I started working at 10x10 as an intern in November, 2012, because I was drawn to the link between world poverty and girls' education. Initially, the concept that educating one girl in a family can result in an education for the rest of her siblings seemed a little far-fetched. When, during a stint in Nepal, I was introduced to a girl who became a dentist in Kathmandu and did just that I had to think twice; I was compelled to do some research on my own. In the early winter of 2012, a twist of fate led me to 10x10 where I have since been tight-roping the synergistic line between media and activism.
One of my favorite postcards in the office at 10x10 reads: Educate girls. Change the world: It's not the right thing to do; it's the smart thing to do. Statistics say over and over again that educating girls has a profound effect on communities, states, countries, the world. If it is true that girls with eight years of education are four times less likely to be married as children (Mensch, Singh, and Casterline, 2005, p.142) and that the number one cause of death for girls in developing countries, ages 15-19, is childbirth (World Health Organization), then why aren't we paying closer attention to the numbers? If educating girls could potentially help to lower the global mortality rate for adolescent girls then couldn't it also lead to deeper awareness about ways to prevent stillbirths, birth defects, and reduce the number of orphans worldwide?
In the 10x10 office I am surrounded by colleagues working overtime to spread the message that educating girls really does matter. We work together as team of idealists-cum-realists. We are sometimes outspoken, always passionate. Coffee spills, occasionally there is drama. However we work, we work because we believe in the potential of individuals, communities, networks, corporations, foundations, governments around the world to band together to inspire the change for girls that might eventually spur an even bigger dialogue around and movement to reduce extreme global poverty. That is something. That is why I am there.

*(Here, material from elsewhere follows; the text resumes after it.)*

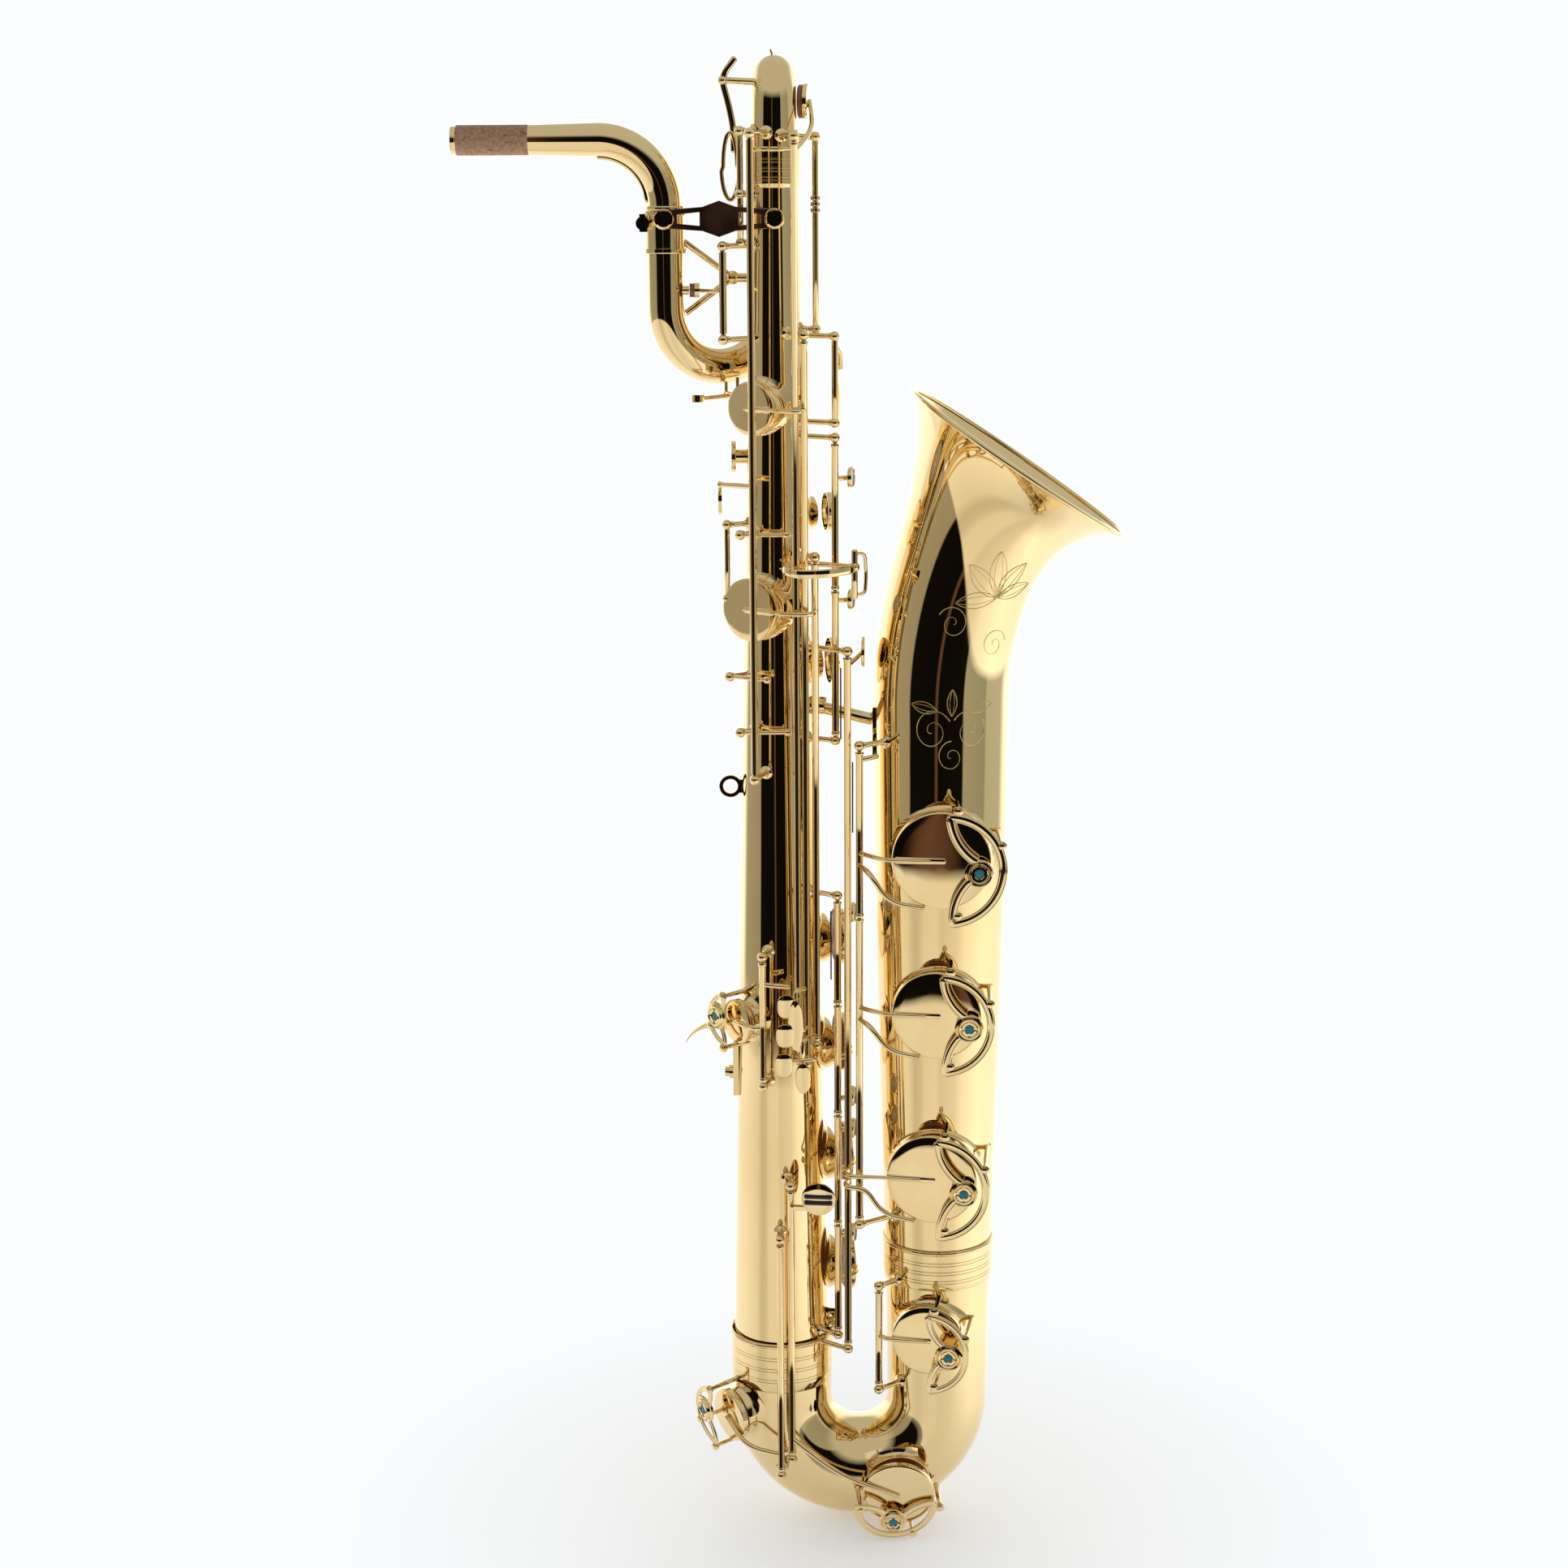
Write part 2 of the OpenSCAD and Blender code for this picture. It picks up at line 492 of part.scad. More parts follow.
module low_b_key() swing_key(b_hinge, 146, 651, low_b_hole, -1, bell_open, -8, b_dodge) {
    stay(b_hinge, low_b_hole, b_dodge);
    bent_rod([[b_hinge[0], b_hinge[1], 645], [-3, -22, 649], [0, -8, 651]], arm_r);
    translate([-1, -8, 650]) rotate([0, 90, 0]) cylinder(h = 2.4, r = 11);
}
module low_b_pad() swing_pad(b_hinge, low_b_hole, bell_open);
module low_c_sharp_key() swing_key(c_sharp_hinge, 116, 188, low_c_sharp_hole, -1, 0);
module low_c_sharp_pad() swing_pad(c_sharp_hinge, low_c_sharp_hole, 0);
// Stack keys, with a finger pearl facing forwards
module stack_key(hinge, z0, z1, hole, pearl_z, open) swing_key(hinge, z0, z1, hole, -1, open) {
    rod([hinge[0], hinge[1], pearl_z], [hinge[0] + 9, hinge[1] + 8, pearl_z], arm_r);
    translate([hinge[0] + 8, hinge[1] + 9, pearl_z]) rotate([0, 90, 0]) cylinder(h = 3, r = 7.5);
}
module f_sharp_key() stack_key(stack_hinge, 401, 476, f_sharp_hole, 466, stack_open);
module f_sharp_pad() swing_pad(stack_hinge, f_sharp_hole, stack_open);
module f_key() stack_key(stack_hinge, 319, 400, f_hole, 330, stack_open);
module f_pad() swing_pad(stack_hinge, f_hole, stack_open);
module e_key() stack_key(stack_hinge, 236, 318, e_hole, 306, stack_open);
module e_pad() swing_pad(stack_hinge, e_hole, stack_open);
module d_key() stack_key(stack_hinge, 154, 235, d_hole, 226, stack_open);
module d_pad() swing_pad(stack_hinge, d_hole, stack_open);
module g_key() stack_key(upper_hinge, 594, 695, g_hole, 688, stack_open);
module b_key() stack_key(upper_hinge, 696, 796, b_hole, 772, stack_open);
// Spoon-shaped side touch worked by the right hand
module side_touch(hinge, z) {
    p = [hinge[0], hinge[1] - 8, z];
    rod([hinge[0], hinge[1], z], p - [0, 1.2, 0], arm_r);
    translate(p + [0, 0, -11]) rotate([90, 0, 0]) intersection() {
        translate([-6, 0]) cube([12, 24, 2.4]);
        translate([0, 12, 0]) cylinder(h = 3, r = 12.5);
    }
}
module side_c_key() swing_key(side_c_hinge, 364, 866, side_c_hole, 1, 0, 4, [[-41, -48]]) side_touch(side_c_hinge, 400);
module side_c_pad() swing_pad(side_c_hinge, side_c_hole, 0);
module side_b_flat_key() swing_key(side_b_flat_hinge, 376, 716, side_b_flat_hole, 1, 0, 4, [[-32, -46], [-42, -49]]) side_touch(side_b_flat_hinge, 382);
module side_b_flat_pad() swing_pad(side_b_flat_hinge, side_b_flat_hole, 0);
// High E key: its cup shuts on the front of the top bow
high_e_spot = [body_x + 15.5, 8, 1022];
high_e_r = 12;
module at_high_e() translate(high_e_spot + [0.6, 0, 0]) rotate([0, 90, -8]) children();
module high_e_key() color(brass) difference() {
    union() {
        hinge_tube(high_e_hinge, 384, 996);
        at_high_e() translate([0, 0, 4.2]) cylinder(h = 3, r = high_e_r);
        bent_rod([[high_e_hinge[0], high_e_hinge[1], 990], [body_x + 26, -22, 1004],
            high_e_spot + [9, 0, 0]], arm_r);
        side_touch(high_e_hinge, 440);
    }
    hinge_bore(high_e_hinge);
}
module high_e_pad() color(leather) at_high_e() translate([0, 0, 0.6]) cylinder(h = 3.5, r = high_e_r - 1);
module trill_key() swing_key(trill_hinge, 349, 436, trill_hole, 1, 0)
    rod([trill_hinge[0], trill_hinge[1], 420], [trill_hinge[0] + 18, trill_hinge[1] - 6, 420], arm_r);
module trill_pad() swing_pad(trill_hinge, trill_hole, 0);

// Bow keys: a long arm from the low hinges, round the bow, to the cup
module bow_arm(hinge, z, over, target) bent_rod([[hinge[0], hinge[1], z], over, target], arm_r);
// Low C pinky touch and E flat pinky touch
module pinky_touch(hinge, z, up) translate([hinge[0], hinge[1] - 1.2, z]) rotate([90, 0, 0]) {
    translate([20, up * 13, 0]) cylinder(h = 2.4, r = 12.5);
    translate([0, up * 6 - 2, 0]) cube([20, 4, 2.4]);
}
module low_c_key() color(brass) turned(low_hinge, bow_open) difference() {
    union() {
        hinge_tube(low_hinge, 66, 268);
        at_low_c() cup(low_c_r, low_c_rim);
        bow_arm(low_hinge, 78, [-14, -56, 54], low_c_arm_end);
        pinky_touch(low_hinge, 251, 1);
    }
    hinge_bore(low_hinge);
}
bow_open = -6;
low_c_arm_end = [27.4, -48.3, 36.8];
module low_c_pad() turned(low_hinge, bow_open) at_low_c() pad(low_c_r, low_c_rim);
module e_flat_key() color(brass) difference() {
    union() {
        hinge_tube(e_flat_hinge, 54, 228);
        at_e_flat() cup(e_flat_r, e_flat_rim);
        bent_rod([[e_flat_hinge[0], e_flat_hinge[1], 66], [body_x - 26.5, -47.5, 72], [body_x - 40.6, -27.6, 86.5]], arm_r);
    }
    hinge_bore(e_flat_hinge);
}
module e_flat_pad() at_e_flat() pad(e_flat_r, e_flat_rim);

// Octave mechanism: vent key behind the body, thumb lever on the long front hinge
vent_pad_x = leg_x + 16.3;
module octave_vent_key() color(brass) difference() {
    union() {
        hinge_tube(vent_hinge, 870, 924);
        rod([vent_hinge[0], vent_hinge[1], vent_z], [vent_pad_x + 6, -3, vent_z], 1.4);
        translate([vent_pad_x + 3.4, -2, vent_z]) rotate([0, 90, 0]) cylinder(h = 3.4, r = 5);
    }
    hinge_bore(vent_hinge);
}
module octave_vent_pad() color(leather) translate([vent_pad_x, -2, vent_z]) rotate([0, 90, 0])
    cylinder(h = 3.3, r = 4.6);
module octave_lever() color(brass) difference() {
    union() {
        hinge_tube(octave_hinge, 572, 998);
        bent_rod([[octave_hinge[0], octave_hinge[1], 770], [body_x - 38, -34, 770], [body_x - 36, -14, 770]], arm_r);
        translate([body_x - 37, -10, 758]) rotate([0, -90, 0]) cylinder(h = 2.6, r = 12);
    }
    hinge_bore(octave_hinge);
}
// Water key under the loop
module water_key() color(brass) translate([leg_x + 44, 8, water_z]) rotate([0, 0, loop_dir]) difference() {
    union() {
        rotate([90, 0, 0]) cylinder(h = 12, r = hinge_r, center = true);
        rod([0, 0, 0], [-22, 0, -1], 1.5);
        translate([-26, 0, -3]) cylinder(h = 5, r = 4.5);
        rod([0, 0, 0], [14, 0, 4], 1.5);
    }
    rotate([90, 0, 0]) cylinder(h = 30, r = rod_r + run_gap, center = true);
}

// ---- neck: up from the receiver, round the bend and back to the cork ----
neck_bend_r = 44;
neck_end_x = -272;
bend_z = 954;
module neck_shape(inset) {
    translate([leg_x, 0, loop_z + 36.3]) cylinder(h = bend_z - loop_z - 36.3, r = neck_r - inset);
    translate([leg_x - neck_bend_r, 0, bend_z]) rotate([90, 0, 0]) rotate_extrude(angle = 90)
        translate([neck_bend_r, 0]) circle(neck_r - 0.02 - inset);
    translate([leg_x - neck_bend_r, 0, bend_z + neck_bend_r]) rotate([0, -90, 0])
        cylinder(h = leg_x - neck_bend_r - neck_end_x, r1 = neck_r - inset, r2 = 8.7 - inset);
}
module neck_tube() color(brass) difference() {
    union() {
        neck_shape(0);
        translate([leg_x, 0, receiver_top + 0.3]) cylinder(h = 3, r = 13.4);
        translate([leg_x - neck_bend_r, 0, bend_z]) rotate([90, 0, 0]) translate([0, 0, -1])
            rotate_extrude(angle = 90, $fn = 96) translate([neck_bend_r - 13.5, 0]) square([3.5, 2]);
        translate([neck_end_x - 1.5, 0, bend_z + neck_bend_r]) rotate([0, 90, 0]) cylinder(h = 3, r = 9.4);
    }
    neck_shape(0.9);
    translate([leg_x, 0, loop_z + 30]) cylinder(h = 8, r = neck_r - 0.9);
    translate([neck_end_x - 5, 0, bend_z + neck_bend_r]) rotate([0, 90, 0]) cylinder(h = 6, r = 7.8);
}
module neck_cork() color("tan") translate([neck_end_x + 2, 0, bend_z + neck_bend_r]) rotate([0, 90, 0]) difference() {
    cylinder(h = 49, r = 10);
    translate([0, 0, -1]) cylinder(h = 51, r1 = 8.7 + 0.02, r2 = 8.7 + 1.45);
}

body_tube();
bow();
bell_stack();
bell_flare();
bell_rim();
ferrules();
bell_brace();
top_bow();
crook_loop();
neck_receiver();
neck_clamp_screw();
neck_brace_plate();
brace_screws();
loop_brace();
strap_ring();
thumb_hook();
thumb_hook_screw();
thumb_rest();
ball_posts();
hinge_rods();
bell_key_guards();
bow_key_guards();
guard_bumpers();
needle_springs();
neck_tube();
neck_cork();
low_a_key();
low_a_pad();
low_b_flat_key();
low_b_flat_pad();
low_b_key();
low_b_pad();
low_c_sharp_key();
low_c_sharp_pad();
low_c_key();
low_c_pad();
e_flat_key();
e_flat_pad();
trill_key();
trill_pad();
side_c_key();
side_c_pad();
side_b_flat_key();
side_b_flat_pad();
high_e_key();
high_e_pad();
f_sharp_key();
f_sharp_pad();
f_key();
f_pad();
e_key();
e_pad();
d_key();
d_pad();
g_key();
b_key();
octave_vent_key();
octave_vent_pad();
octave_lever();
water_key();
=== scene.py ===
import math

import bpy
from mathutils import Matrix, Vector


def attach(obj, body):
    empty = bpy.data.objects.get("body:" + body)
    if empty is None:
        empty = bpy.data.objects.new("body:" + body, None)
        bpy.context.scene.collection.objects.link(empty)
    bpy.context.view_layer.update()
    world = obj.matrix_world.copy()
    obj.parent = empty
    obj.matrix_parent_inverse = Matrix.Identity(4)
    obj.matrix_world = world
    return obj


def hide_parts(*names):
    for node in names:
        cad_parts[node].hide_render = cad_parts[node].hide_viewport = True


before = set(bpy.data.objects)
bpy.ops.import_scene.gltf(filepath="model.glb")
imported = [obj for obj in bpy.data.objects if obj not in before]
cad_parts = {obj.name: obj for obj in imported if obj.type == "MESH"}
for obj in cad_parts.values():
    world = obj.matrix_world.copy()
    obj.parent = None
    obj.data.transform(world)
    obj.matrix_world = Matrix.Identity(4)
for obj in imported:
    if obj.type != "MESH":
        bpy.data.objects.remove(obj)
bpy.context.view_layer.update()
MM = 0.001


# ---- materials ----
def new_material(name):
    m = bpy.data.materials.new(name)
    m.use_nodes = True
    return m, m.node_tree.nodes, m.node_tree.links, m.node_tree.nodes["Principled BSDF"]


def noise(nodes, links, scale, detail=3.0, stretch=(1, 1, 1)):
    """Noise in the object's own coordinates, in metres."""
    co = nodes.new("ShaderNodeTexCoord")
    mp = nodes.new("ShaderNodeMapping")
    mp.inputs["Scale"].default_value = stretch
    tx = nodes.new("ShaderNodeTexNoise")
    tx.inputs["Scale"].default_value = scale
    tx.inputs["Detail"].default_value = detail
    links.new(co.outputs["Object"], mp.inputs["Vector"])
    links.new(mp.outputs["Vector"], tx.inputs["Vector"])
    return tx.outputs["Fac"]


def ramp(nodes, links, fac, stops):
    r = nodes.new("ShaderNodeValToRGB")
    while len(r.color_ramp.elements) < len(stops):
        r.color_ramp.elements.new(0.5)
    for e, (place, colour) in zip(r.color_ramp.elements, stops):
        e.position = place
        e.color = (*colour, 1)
    links.new(fac, r.inputs["Fac"])
    return r.outputs["Color"]


def bump(nodes, links, fac, bsdf, strength, distance=0.001):
    b = nodes.new("ShaderNodeBump")
    b.inputs["Strength"].default_value = strength
    b.inputs["Distance"].default_value = distance
    links.new(fac, b.inputs["Height"])
    links.new(b.outputs["Normal"], bsdf.inputs["Normal"])


def metal(name, dark, light, rough, wave=0.0, scale=9.0, coat=0.35):
    m, nodes, links, b = new_material(name)
    b.inputs["Metallic"].default_value = 1.0
    b.inputs["Coat Weight"].default_value = coat
    b.inputs["Coat Roughness"].default_value = 0.02
    tint = noise(nodes, links, scale)
    links.new(ramp(nodes, links, tint, [(0.3, dark), (0.7, light)]), b.inputs["Base Color"])
    wear = ramp(nodes, links, noise(nodes, links, 60.0), [(0.35, (rough,) * 3), (0.75, (rough * 1.7,) * 3)])
    links.new(wear, b.inputs["Roughness"])
    if wave:
        bump(nodes, links, noise(nodes, links, 26.0, 1.0), b, wave, 0.002)
    return m


def soft(name, dark, light, rough, scale, depth, sheen=0.0, detail=8.0):
    m, nodes, links, b = new_material(name)
    grain = noise(nodes, links, scale, detail)
    links.new(ramp(nodes, links, grain, [(0.3, dark), (0.7, light)]), b.inputs["Base Color"])
    b.inputs["Roughness"].default_value = rough
    b.inputs["Sheen Weight"].default_value = sheen
    bump(nodes, links, grain, b, depth, 0.0004)
    return m


def cork_material():
    """Pale cork with darker pores drawn out along the neck."""
    m, nodes, links, b = new_material("cork")
    grain = noise(nodes, links, 420, 5)
    base = ramp(nodes, links, grain, [(0.35, (0.36, 0.20, 0.12)), (0.62, (0.52, 0.32, 0.21))])
    pores = noise(nodes, links, 300, 2, (0.35, 1, 1))
    mask = ramp(nodes, links, pores, [(0.64, (0, 0, 0)), (0.70, (1, 1, 1))])
    mix = nodes.new("ShaderNodeMix")
    mix.data_type = "RGBA"
    links.new(mask, mix.inputs["Factor"])
    links.new(base, mix.inputs[6])
    mix.inputs[7].default_value = (0.16, 0.07, 0.035, 1)
    links.new(mix.outputs[2], b.inputs["Base Color"])
    b.inputs["Roughness"].default_value = 0.85
    bump(nodes, links, grain, b, 0.4, 0.0006)
    return m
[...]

In March my dynamic, younger sister, Elektra, sends me an email. She wants to help me bring Girl Rising back to our hometown. She is inspired. More importantly, she wants to inspire, to galvanize. When I return to rural New Hampshire, for a screening on March 10, 2013 at our local Peterborough Community Theater that is the message I bring with me -- the incentive to act.
The Peterborough Community Theater overflows with men, women, girls and boys. I introduce the film, hoping that the eager-eyed audience will pay attention. I meet the gaze of old teachers, old friends, friends of friends, people I haven't crossed paths with for years. How did they hear about the screening? I see, feel, experience ten degrees of separation.
When, after the film, each person leaves the theater, I stand by the door. I thank people for coming, encourage those leaving to share the message that educating girls matters. I ask people to reach out to friends and family to bring the film to more communities.
This is our Call to Action. Share the film and increase visibility. Drive funds to our NGO partners -- a tangible sign that girls everywhere deserve a chance. Solicit suggestions for innovative Calls to Action from the audience, members of the movement. Even if the process behind the Call to Action isn't 100 percent streamlined yet, the intention is. By encouraging viewers across the nation and eventually overseas to join the campaign -- to share their responses to the film, along with personal stories and anecdotes, and suggestions for policy reform 10x10 plans to and is turning its mantra -- Change minds, Change lives, Change policy -- into an intentioned three-step movement.
After the screening, we convene in Peterborough's small ethnographic museum, the Mariposa Museum, where I present a short slideshow. I meet Nancy -- a singer and seasoned traveler with bright eyes and a wide smile. Nancy served in the Peace Corps in Peru for three years during the late 60s. She sits behind Mary, who is almost 90 -- tall, lined, and graceful -- and spent time working with women in rural Nepal, India, and Asia. The audience is mixed -- primarily women (some men) of diverse ages, a few hardy New Englanders with weathered faces, and assorted teenaged girls and boys. Over the course of our discussion it becomes clear that a few attendees live without Internet access. We are 35 in counting -- not a huge turnout by most standards, but for my small town, a rare gift on a lazy Sunday. Our discussion about the film, guided by a power point I have put together, starts immediately and gains momentum. While everyone has a different opinion on which story made the deepest impression on her/him we are similarly floored by the diverse challenges faced by each girl in the film.
"What can we do? What can we do?" I hear over and over again.
Every person in the audience wants to find a solution. Collectively we decide that the only way to really change the living conditions of women in developing nations, the only way to ensure that girls' education becomes a global priority, is to educate and simultaneously engage the world's male community in the movement. Nancy, like others in the audience at the Peterborough screening and corresponding reception, is eager to voice her experiences with and perceptions of gender disparity both abroad and in the U.S. Her eyes light up:
"It's about changing how we message this stuff. It's about getting past gender, to involve everyone!" Nancy exclaims.
She gets Girl Rising.
On the screen at the front of the gallery space the final presentation slide reads: Educate a girl. It is basic math.